# start of RECORDED DATA

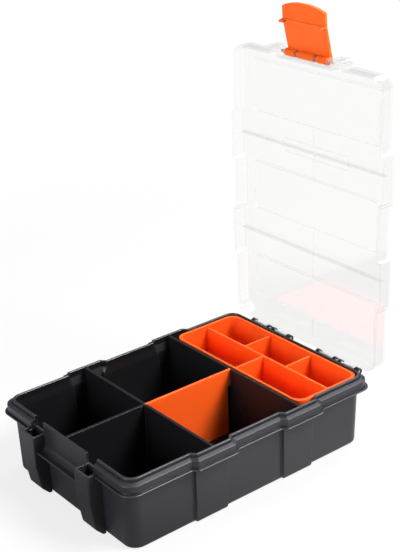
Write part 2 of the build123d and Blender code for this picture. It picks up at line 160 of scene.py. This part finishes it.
blackPlastic = {
    "outside": (0.0130, 0.0125, 0.0175),
    # painted shade: the inner faces take this darker colour, standing in for the shade inside the
    # box
    "inside": (0.0065, 0.0065, 0.0075),
    # painted highlight: the edges take this lighter colour, for the light they catch
    "edge": (0.060, 0.060, 0.068),
    "outsideRoughness": 0.38,
    "insideRoughness": 0.26,
    "roughnessSpread": 0.12,
    "outsideGloss": 0.5,
    "insideGloss": 0.2,
    "flowScale": 34.0,
    "flowFade": (0.35, 0.65),
    "flowShade": 0.8,  # the darker streaks, as a share of the outside colour
    "flowShare": 0.6,
    "grainScale": 2600.0,
    "grainDepth": 0.00005,
    "grainStrength": 0.6,
    "insideSmoothing": 0.8,
    "edgeRadius": 0.0006,
    "edgeStrength": 6.0,
    "edgeShare": 0.6,
}


def wholeOutside(f):
    return 0.0


def wholeInside(f):
    return 1.0


inwards = {
    "wallFade": (0.005, 0.02),
    "floorFade": (0.3, 0.8),
    "baseFade": (0.0005, 0.0015),
    "rimFade": (0.012, 0.02),
}


def facingInwards(f):  # 1 on the inner faces of the walls and on the floor between them, where the colour is darkened as painted shade and the finish is smoother
    px, py, pz = f.axes(f.place())
    nx, ny, nz = f.axes(f.add("TexCoord", output="Normal"))
    wallInside = (-1 * (px * nx + py * ny)).fade(*inwards["wallFade"])
    facingUp = nz.fade(*inwards["floorFade"])
    aboveBase = pz.fade(*inwards["baseFade"])
    belowRim = 1 - pz.fade(*inwards["rimFade"])
    return wallInside.most(facingUp * aboveBase * belowRim)


def blackFinish(name, insideShare, gloss):
    v = blackPlastic
    f = newFinish(name)
    inside = insideShare(f)
    flow = f.noise(v["flowScale"], detail=3.0)
    grain = f.noise(v["grainScale"], detail=2.0, roughness=0.6)
    soft = f.softEdge(v["edgeRadius"])
    edge = f.edgeMask(soft, v["edgeStrength"])
    # painted shade: the inner faces are coloured darker than the outside
    insideShaded = f.mix(inside, rgba(v["outside"]), rgba(v["inside"]))
    streaks = flow.fade(*v["flowFade"]) * (1 - inside) * v["flowShare"]
    mottled = f.mix(streaks, insideShaded, rgba(scaled(v["outside"], v["flowShade"])))
    # painted highlight: the edges are coloured lighter
    color = f.mix(edge * v["edgeShare"], mottled, rgba(v["edge"]))
    smooth = inside * (v["insideRoughness"] - v["outsideRoughness"]) + v["outsideRoughness"]
    roughness = (flow - 0.5) * v["roughnessSpread"] + smooth
    height = grain * (1 - inside * v["insideSmoothing"])
    shader = f.add(
        "BsdfPrincipled",
        None,
        {
            "Base Color": color,
            "Roughness": roughness,
            "Normal": f.bump(height, v["grainDepth"], v["grainStrength"], soft),
            "IOR": plasticIor,
            "Specular IOR Level": gloss,
        },
    )
    return f.end(shader)


orangePlastic = {
    "face": (0.76, 0.092, 0.0095),
    "deep": (0.70, 0.077, 0.0080),
    # painted light: the latch's orange is a lighter, yellower copy of the insert orange, standing
    # in for the stronger light on the latch
    "latchLitFace": (0.76, 0.118, 0.0085),
    "latchLitDeep": (0.71, 0.100, 0.0075),
    # painted highlight: the edges take this lighter, yellower colour, for the light they catch
    "edge": (1.0, 0.24, 0.06),
    "roughness": 0.36,
    "roughnessSpread": 0.16,
    "gloss": 0.20,
    "glow": 0.55,  # light that passes through the thin walls
    "glowDepth": 0.003,
    "glowReach": (1.0, 0.32, 0.10),
    "flowScale": 26.0,
    "flowFade": (0.35, 0.68),
    "flowShare": 0.4,
    "grainScale": 2200.0,
    "grainDepth": 0.00003,
    "grainStrength": 0.5,
    "edgeRadius": 0.0006,
    "edgeStrength": 6.0,
    "edgeShare": 0.6,
}


def orangeFinish(name, faceColor, deepColor):
    v = orangePlastic
    f = newFinish(name)
    flow = f.noise(v["flowScale"], detail=3.0)
    grain = f.noise(v["grainScale"], detail=2.0, roughness=0.6)
    soft = f.softEdge(v["edgeRadius"])
    edge = f.edgeMask(soft, v["edgeStrength"])
    streaks = flow.fade(*v["flowFade"]) * v["flowShare"]
    face = f.mix(streaks, rgba(faceColor), rgba(deepColor))
    shader = f.add(
        "BsdfPrincipled",
        None,
        {
            # painted highlight: the edges are coloured lighter
            "Base Color": f.mix(edge * v["edgeShare"], face, rgba(v["edge"])),
            "Roughness": (flow - 0.5) * v["roughnessSpread"] + v["roughness"],
            "Normal": f.bump(grain, v["grainDepth"], v["grainStrength"], soft),
            "IOR": plasticIor,
            "Specular IOR Level": v["gloss"],
            "Subsurface Weight": v["glow"],
            "Subsurface Scale": v["glowDepth"],
            "Subsurface Radius": v["glowReach"],
        },
    )
    return f.end(shader)


clearPlastic = {
    "through": (0.985, 0.984, 0.981),
    "hazeAndEdgeShade": (0.60, 0.60, 0.61),
    "hazeRoughness": 0.5,
    "faceHaze": 0.015,
    # painted shade: along its edges the lid is hazier and greyer, for the darker lines its edges
    # show
    "edgeHaze": 0.26,
    "hazeSpread": 0.01,
    "glossFacing": 0.050,
    "glossGrazing": 0.22,
    "glossFall": 4.0,
    "roughness": 0.07,
    "roughnessSpread": 0.06,
    "flowScale": 18.0,
    "edgeRadius": 0.0005,
    "edgeStrength": 5.0,
}


def clearFinish():
    v = clearPlastic
    f = newFinish("lid_clear_plastic")
    flow = f.noise(v["flowScale"], detail=2.0)
    soft = f.softEdge(v["edgeRadius"])
    edge = f.edgeMask(soft, v["edgeStrength"])
    through = f.add("BsdfTransparent", None, {"Color": rgba(v["through"])})
    matt = f.add(
        "BsdfPrincipled", None, {"Base Color": rgba(v["hazeAndEdgeShade"]), "Roughness": v["hazeRoughness"]}
    )
    uneven = (flow - 0.5) * v["hazeSpread"] + v["faceHaze"]
    # the uneven haze of the faces, with painted shade along the edges
    hazeAndEdgeShade = edge * (v["edgeHaze"] - v["faceHaze"]) + uneven
    shine = f.add(
        "BsdfPrincipled",
        None,
        {
            "Base Color": white,
            "Metallic": 1.0,
            "Roughness": (flow - 0.5) * v["roughnessSpread"] + v["roughness"],
            "Normal": soft,
        },
    )
    facing = f.add("LayerWeight", None, {"Blend": 0.5, "Normal": soft}, output="Facing")
    gloss = v["glossFacing"] + facing ** v["glossFall"] * v["glossGrazing"]
    return f.end(f.blend(gloss, f.blend(hazeAndEdgeShade, through, matt), shine))


pinSteel = {
    "color": (0.86, 0.86, 0.87),
    "darkShade": 0.75,
    "drawShare": 0.6,
    "drawScale": 900.0,
    "drawStretch": (0.03, 1.0, 1.0),  # drawn lines run along the pin
    "drawDepth": 0.00002,
    "drawStrength": 0.5,
    "leastRoughness": 0.30,
    "roughnessSpread": 0.2,
}


def steelFinish():
    v = pinSteel
    f = newFinish("pin_steel")
    lines = f.add("Mapping", None, {"Vector": f.place(), "Scale": v["drawStretch"]})
    drawn = f.add(
        "TexNoise", None, {"Vector": lines, "Scale": v["drawScale"], "Detail": 3.0}
    )
    dark = scaled(v["color"], v["darkShade"])
    shader = f.add(
        "BsdfPrincipled",
        None,
        {
            "Base Color": f.mix(drawn * v["drawShare"], rgba(v["color"]), rgba(dark)),
            "Metallic": 1.0,
            "Roughness": drawn * v["roughnessSpread"] + v["leastRoughness"],
            "Normal": f.bump(drawn, v["drawDepth"], v["drawStrength"]),
        },
    )
    return f.end(shader)


outsideBlack = blackFinish("mount_black_plastic", wholeOutside, blackPlastic["outsideGloss"])
# painted shade: the partitions take the darker inside colour all over, the case only on its inner
# faces
insideBlack = blackFinish("partition_black_plastic", wholeInside, blackPlastic["insideGloss"])
wallBlack = blackFinish("case_black_plastic", facingInwards, blackPlastic["outsideGloss"])
insertOrange = orangeFinish(
    "insert_orange_plastic", orangePlastic["face"], orangePlastic["deep"]
)
# painted light: the latch wears a lit copy of the insert orange
litLatchOrange = orangeFinish(
    "latch_lit_orange_plastic", orangePlastic["latchLitFace"], orangePlastic["latchLitDeep"]
)
steel = steelFinish()
wearing = {
    "tub": wallBlack,
    "latch_mount": outsideBlack,
    "front_partition": insideBlack,
    "rear_partition": insideBlack,
    "divider": insertOrange,
    "tray": insertOrange,
    "latch": litLatchOrange,
    "lid": clearFinish(),
    "hinge_pin_left": steel,
    "hinge_pin_right": steel,
    "latch_pin": steel,
}
for name, material in wearing.items():
    mesh = nodes[name].data
    if not mesh.materials:
        mesh.materials.append(material)
    for place in range(len(mesh.materials)):
        mesh.materials[place] = material
print("finishes on", len(wearing), "nodes")


studio = {
    "floorHalf": 3.0,
    "floorColor": (0.50, 0.50, 0.50),
    "floorShade": 0.22,  # how much of the object's shadow shows
    "shadeFade": (0.05, 0.5),  # square metres from the middle
    # painted reflection: the levels the floor shows in reflections, dim near the object as a
    # painted shadow and bright behind as painted light
    "mirrorAlong": (0.78, 0.62),
    "mirrorDim": 0.13,
    "mirrorFront": 0.75,
    "frontFade": (0.08, 0.26),
    "mirrorBack": 0.90,
    "backFade": (-0.08, 0.12),
    "skyStrength": 0.45,
    "sideStrength": 0.14,
    "skyFade": (0.15, 0.9),
}


def seenDirectly(f):
    paths = f.add("LightPath").socket.node.outputs
    return Wire(f, paths["Is Camera Ray"]).most(Wire(f, paths["Is Transmission Ray"]))


def floorFinish():  # painted reflection: in reflections it is bright behind on the right as painted light, dimmer in front on the left as painted shadow
    v = studio
    f = newFinish("studio_floor")
    matt = f.add("BsdfDiffuse", None, {"Color": rgba(v["floorColor"])})
    glow = f.add("Emission", None, {"Color": white, "Strength": 1.0})
    px, py = f.axes(f.place())[:2]
    along = px * v["mirrorAlong"][0] + py * v["mirrorAlong"][1]
    behind = along.fade(*v["backFade"]) * v["mirrorBack"]
    before = (-1 * along).fade(*v["frontFade"]) * v["mirrorFront"]
    level = behind + before + v["mirrorDim"]
    brightest = v["mirrorDim"] + v["mirrorBack"]
    tone = f.mix(level / brightest, black, white)
    # painted reflection: seen by glossy rays the floor glows, though it is no lamp
    paintedReflection = f.add("Emission", None, {"Color": tone, "Strength": brightest})
    unseen = f.blend(f.add("LightPath", output="Is Glossy Ray"), matt, paintedReflection)
    far = (px * px + py * py).fade(*v["shadeFade"])
    factor = seenDirectly(f) * (1 - (1 - far) * v["floorShade"])
    return f.end(f.blend(factor, unseen, glow))


def makeFloor():
    mesh = bpy.data.meshes.new("floor")
    shape = bmesh.new()
    bmesh.ops.create_grid(shape, x_segments=1, y_segments=1, size=studio["floorHalf"])
    bmesh.ops.translate(shape, vec=(0, 0, cadLow.z), verts=shape.verts)
    shape.to_mesh(mesh)
    shape.free()
    floor = bpy.data.objects.new("floor", mesh)
    mesh.materials.append(floorFinish())
    bpy.context.scene.collection.objects.link(floor)


def makeWorld():  # bright overhead, dimmer round the sides, white behind the object
    world = bpy.data.worlds.new("studio")
    bpy.context.scene.world = world
    f = Finish(world)
    up = f.axes(f.add("TexCoord", output="Generated"))[2]
    sky, side, plain = [
        f.add("Background", None, {"Color": white, "Strength": strength})
        for strength in (studio["skyStrength"], studio["sideStrength"], 1.0)
    ]
    soft = f.blend(up.fade(*studio["skyFade"]), side, sky)
    f.end(f.blend(seenDirectly(f), soft, plain), "World")


lamps = {
    "frontLamp": {"place": (0.1, -1.6, 0.6), "aim": (0, 0.1, 0.25), "width": 0.9, "watts": 26.0},
    "sideLamp": {"place": (1.1, 0.8, 1.4), "aim": (0, 0, 0.05), "width": 0.8, "watts": 70.0},
    "backLamp": {"place": (-0.5, 1.2, 1.6), "aim": (0, 0, 0.05), "width": 1.2, "watts": 19.0},
}


def makeLamp(name, lamp):
    data = bpy.data.lights.new(name, "AREA")
    data.size = lamp["width"]
    data.energy = lamp["watts"]
    light = bpy.data.objects.new(name, data)
    light.location = lamp["place"]
    towards = Vector(lamp["aim"]) - Vector(lamp["place"])
    light.rotation_euler = towards.to_track_quat("-Z", "Y").to_euler()
    bpy.context.scene.collection.objects.link(light)


viewpoint = {
    "place": (0.6168, -0.4719, 0.4819),
    "right": (0.6302, 0.7758, -0.0323),
    "up": (-0.2937, 0.2767, 0.9150),
    "back": (0.7188, -0.5671, 0.4022),
    "focalPixels": 1236.0,
    "longSide": 552,
    "sensor": 36.0,
    "nearest": 0.01,
    "farthest": 50,
}


def makeCamera():
    v = viewpoint
    data = bpy.data.cameras.new("camera")
    data.sensor_fit = "AUTO"
    data.sensor_width = v["sensor"]
    data.lens = v["focalPixels"] * v["sensor"] / v["longSide"]
    data.clip_start = v["nearest"]
    data.clip_end = v["farthest"]
    camera = bpy.data.objects.new("camera", data)
    turn = Matrix((v["right"], v["up"], v["back"])).transposed()
    camera.matrix_world = Matrix.Translation(v["place"]) @ turn.to_4x4()
    bpy.context.scene.collection.objects.link(camera)
    bpy.context.scene.camera = camera


makeFloor()
makeWorld()
for name, lamp in lamps.items():
    makeLamp(name, lamp)
makeCamera()
bpy.context.scene.view_settings.view_transform = "Standard"
print("studio and camera made")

# end of RECORDED DATA

Take the lines above from the first through the one containing "return wallInside.most(facingUp *" and reproduce them exactly; include nothing else.

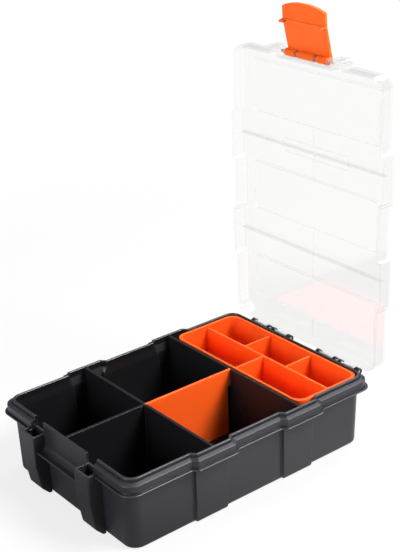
Write part 2 of the build123d and Blender code for this picture. It picks up at line 160 of scene.py. This part finishes it.
blackPlastic = {
    "outside": (0.0130, 0.0125, 0.0175),
    # painted shade: the inner faces take this darker colour, standing in for the shade inside the
    # box
    "inside": (0.0065, 0.0065, 0.0075),
    # painted highlight: the edges take this lighter colour, for the light they catch
    "edge": (0.060, 0.060, 0.068),
    "outsideRoughness": 0.38,
    "insideRoughness": 0.26,
    "roughnessSpread": 0.12,
    "outsideGloss": 0.5,
    "insideGloss": 0.2,
    "flowScale": 34.0,
    "flowFade": (0.35, 0.65),
    "flowShade": 0.8,  # the darker streaks, as a share of the outside colour
    "flowShare": 0.6,
    "grainScale": 2600.0,
    "grainDepth": 0.00005,
    "grainStrength": 0.6,
    "insideSmoothing": 0.8,
    "edgeRadius": 0.0006,
    "edgeStrength": 6.0,
    "edgeShare": 0.6,
}


def wholeOutside(f):
    return 0.0


def wholeInside(f):
    return 1.0


inwards = {
    "wallFade": (0.005, 0.02),
    "floorFade": (0.3, 0.8),
    "baseFade": (0.0005, 0.0015),
    "rimFade": (0.012, 0.02),
}


def facingInwards(f):  # 1 on the inner faces of the walls and on the floor between them, where the colour is darkened as painted shade and the finish is smoother
    px, py, pz = f.axes(f.place())
    nx, ny, nz = f.axes(f.add("TexCoord", output="Normal"))
    wallInside = (-1 * (px * nx + py * ny)).fade(*inwards["wallFade"])
    facingUp = nz.fade(*inwards["floorFade"])
    aboveBase = pz.fade(*inwards["baseFade"])
    belowRim = 1 - pz.fade(*inwards["rimFade"])
    return wallInside.most(facingUp * aboveBase * belowRim)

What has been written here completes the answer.